On April 11, 1938, electrodes were applied to the temples of Enrico X, as Cerletti, Bini, and several other colleagues witnessed the first convulsions induced by electricity to treat mental illness. After seven more treatments, Enrico X was discharged "cured" of schizophrenia.
Although electroshock probably affects many different processes in the brain, and depression and schizophrenia are heterogeneous diseases, the new understanding of glia implicates them in the therapeutic effects of shock therapy. Glia not only regulate neurotransmitters, they release growth factor proteins and other substances that stimulate growth of neurons, and immature glia can even give birth to new neurons. A recent discovery is that all antidepressant drugs stimulate the birth of new neurons.

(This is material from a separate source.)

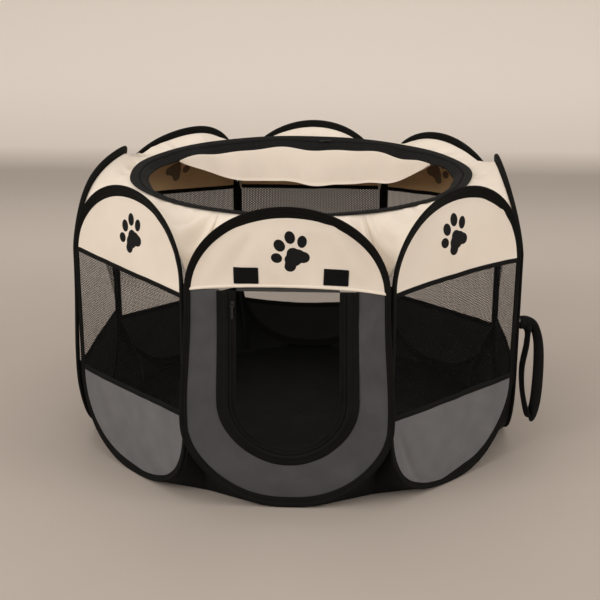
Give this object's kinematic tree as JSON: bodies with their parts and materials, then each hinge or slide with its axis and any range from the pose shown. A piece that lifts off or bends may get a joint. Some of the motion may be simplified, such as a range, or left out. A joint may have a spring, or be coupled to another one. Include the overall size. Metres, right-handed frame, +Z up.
{
  "type": "pet playpen",
  "caption": "Pop-up octagonal pet playpen: sprung hoops in black binding, cream and grey cloth, mesh windows, a zipped front door and an open round top.",
  "frame": {"origin": "centre of the octagonal floor, on the ground", "axes": "+Z up, -Y towards the door, +X towards the handle"},
  "size_m": [0.9832, 0.9276, 0.602],
  "materials": {
    "spring_steel": "flat sprung steel, satin",
    "binding": "ribbed woven binding, matt",
    "cream_cloth": "plain woven polyester, matt",
    "grey_cloth": "plain woven polyester, matt",
    "charcoal_cloth": "plain woven polyester, matt",
    "mesh": "knitted see-through mesh",
    "tape": "woven tape, matt",
    "hook_and_loop": "hook and loop pile",
    "black_cloth": "coated woven polyester",
    "zip_metal": "black lacquered die casting",
    "webbing": "woven webbing, slight sheen"
  },
  "bodies": {
    "front": {"hoop_front": "spring_steel", "binding_front": "binding", "upper_cloth_front": "cream_cloth", "lower_cloth_front": "charcoal_cloth", "door_border": "tape", "door_patches": "hook_and_loop", "floor_mat": "black_cloth", "canopy": "cream_cloth", "rim_tape": "tape"},
    "front_right": {"hoop_front_right": "spring_steel", "binding_front_right": "binding", "upper_cloth_front_right": "cream_cloth", "lower_cloth_front_right": "grey_cloth", "mesh_front_right": "mesh", "tapes_front_right": "tape"},
    "right": {"hoop_right": "spring_steel", "binding_right": "binding", "upper_cloth_right": "cream_cloth", "lower_cloth_right": "grey_cloth", "mesh_right": "mesh", "tapes_right": "tape"},
    "back_right": {"hoop_back_right": "spring_steel", "binding_back_right": "binding", "upper_cloth_back_right": "cream_cloth", "lower_cloth_back_right": "grey_cloth", "mesh_back_right": "mesh", "tapes_back_right": "tape"},
    "back": {"hoop_back": "spring_steel", "binding_back": "binding", "upper_cloth_back": "cream_cloth", "lower_cloth_back": "grey_cloth", "mesh_back": "mesh", "tapes_back": "tape", "top_cover": "cream_cloth"},
    "back_left": {"hoop_back_left": "spring_steel", "binding_back_left": "binding", "upper_cloth_back_left": "cream_cloth", "lower_cloth_back_left": "grey_cloth", "mesh_back_left": "mesh", "tapes_back_left": "tape"},
    "left": {"hoop_left": "spring_steel", "binding_left": "binding", "upper_cloth_left": "cream_cloth", "lower_cloth_left": "grey_cloth", "mesh_left": "mesh", "tapes_left": "tape"},
    "front_left": {"hoop_front_left": "spring_steel", "binding_front_left": "binding", "upper_cloth_front_left": "cream_cloth", "lower_cloth_front_left": "grey_cloth", "mesh_front_left": "mesh", "tapes_front_left": "tape"},
    "flap_1": {"door_flap_1": "charcoal_cloth"},
    "flap_2": {"door_flap_2": "charcoal_cloth"},
    "flap_3": {"door_flap_3": "charcoal_cloth"},
    "flap_4": {"door_flap_4": "charcoal_cloth"},
    "door_slider": {"door_slider": "zip_metal"},
    "door_pull": {"door_pull": "zip_metal"},
    "top_slider": {"top_slider": "zip_metal"},
    "handle": {"handle_strap": "webbing"}
  },
  "joints": [
    {"name": "fold", "type": "hinge", "parent": "front", "child": "front_right", "pos_m": [0.18743, -0.45249, 0.3], "axis": [0, 0, 1], "range_deg": [0, 120], "deforming": ["floor_mat", "canopy", "rim_tape", "top_cover", "top_slider"]},
    {"name": "fold_right", "type": "hinge", "parent": "front_right", "child": "right", "pos_m": [0.45749, -0.1895, 0.3], "axis": [0, 0, 1], "range_deg": [-120, 0]},
    {"name": "fold_back_right", "type": "hinge", "parent": "right", "child": "back_right", "pos_m": [0.45249, 0.18743, 0.3], "axis": [0, 0, 1], "range_deg": [0, 120]},
    {"name": "fold_back", "type": "hinge", "parent": "back_right", "child": "back", "pos_m": [0.1895, 0.45749, 0.3], "axis": [0, 0, 1], "range_deg": [-120, 0]},
    {"name": "fold_front_left", "type": "hinge", "parent": "front", "child": "front_left", "pos_m": [-0.1895, -0.45749, 0.3], "axis": [0, 0, 1], "range_deg": [0, 120]},
    {"name": "fold_left", "type": "hinge", "parent": "front_left", "child": "left", "pos_m": [-0.45249, -0.18743, 0.3], "axis": [0, 0, 1], "range_deg": [-120, 0]},
    {"name": "fold_back_left", "type": "hinge", "parent": "left", "child": "back_left", "pos_m": [-0.45749, 0.1895, 0.3], "axis": [0, 0, 1], "range_deg": [0, 120]},
    {"name": "door", "type": "hinge", "parent": "front", "child": "flap_1", "pos_m": [0, -0.45549, 0.434], "axis": [-1, 0, 0], "range_deg": [0, 180]},
    {"name": "door_crease_1", "type": "hinge", "parent": "flap_1", "child": "flap_2", "pos_m": [0, -0.45249, 0.51125], "axis": [-1, 0, 0], "range_deg": [-180, 0]},
    {"name": "door_crease_2", "type": "hinge", "parent": "flap_2", "child": "flap_3", "pos_m": [0, -0.45049, 0.434], "axis": [-1, 0, 0], "range_deg": [0, 180]},
    {"name": "door_crease_3", "type": "hinge", "parent": "flap_3", "child": "flap_4", "pos_m": [0, -0.44849, 0.51125], "axis": [-1, 0, 0], "range_deg": [-180, 0]},
    {"name": "door_zip", "type": "slide", "parent": "front", "child": "door_slider", "axis": [0, 0, -1], "range_m": [0, 0.18]},
    {"name": "door_pull_swing", "type": "hinge", "parent": "door_slider", "child": "door_pull", "pos_m": [-0.102, -0.46489, 0.409], "axis": [-1, 0, 0], "range_deg": [0, 150]},
    {"name": "top_zip", "type": "hinge", "parent": "back", "child": "top_slider", "pos_m": [0, 0, 0.568], "axis": [0, 0, 1], "range_deg": [-16, 26]},
    {"name": "handle_swing", "type": "hinge", "parent": "right", "child": "handle", "pos_m": [0.46369, -0.171, 0.305], "axis": [0, -1, 0], "range_deg": [0, 80]}
  ],
  "couplings": [
    {"joint": "fold_right", "follows": "fold", "ratio": -1},
    {"joint": "fold_back_right", "follows": "fold", "ratio": 1},
    {"joint": "fold_back", "follows": "fold", "ratio": -1},
    {"joint": "fold_front_left", "follows": "fold", "ratio": 1},
    {"joint": "fold_left", "follows": "fold", "ratio": -1},
    {"joint": "fold_back_left", "follows": "fold", "ratio": 1},
    {"joint": "door_crease_1", "follows": "door", "ratio": -1},
    {"joint": "door_crease_2", "follows": "door", "ratio": 1},
    {"joint": "door_crease_3", "follows": "door", "ratio": -1}
  ]
}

The observation Meduna made about the imbalance of glia and his conjectures were correct, but they were a leap of faith into the unknown, spanning 77 years into the future of scientific research before an understanding would emerge of how glia, epilepsy, and schizophrenia could be coupled through glia. But was it ethical to experiment on mental patients this way?
Modern laws and respect for ethics in medical research on humans would strictly bar what Meduna, Cerletti, and the others did. One wonders, when (if ever) would ECT have been attempted? Doctors caring for patients with life-threatening incurable illness, such as terminal cancer or serious mental illness, cannot apply experimental treatments to people without sufficient background knowledge, informed consent, and large-scale experimental design including randomized controls before seeking approval to test them on people. Meduna's experiments were unethical by modern standards, but they transformed thinking about mental illness, they led to a new effective treatment for a life-threatening disorder, and they fundamentally changed thinking about mental illness, which led to development of psychoactive drugs that are the mainstay of modern treatments for depression, schizophrenia, and many other mental illnesses.
Shock Therapy, A history of Electroconvulsive Treatment in Mental Illness, Edward Shorter and David Healy, Rutgers University Press, 2007.
Electroconvulsive Therapy, a Guide for Professionals and Their Patients, Max Fink, Oxford University Press, 2009.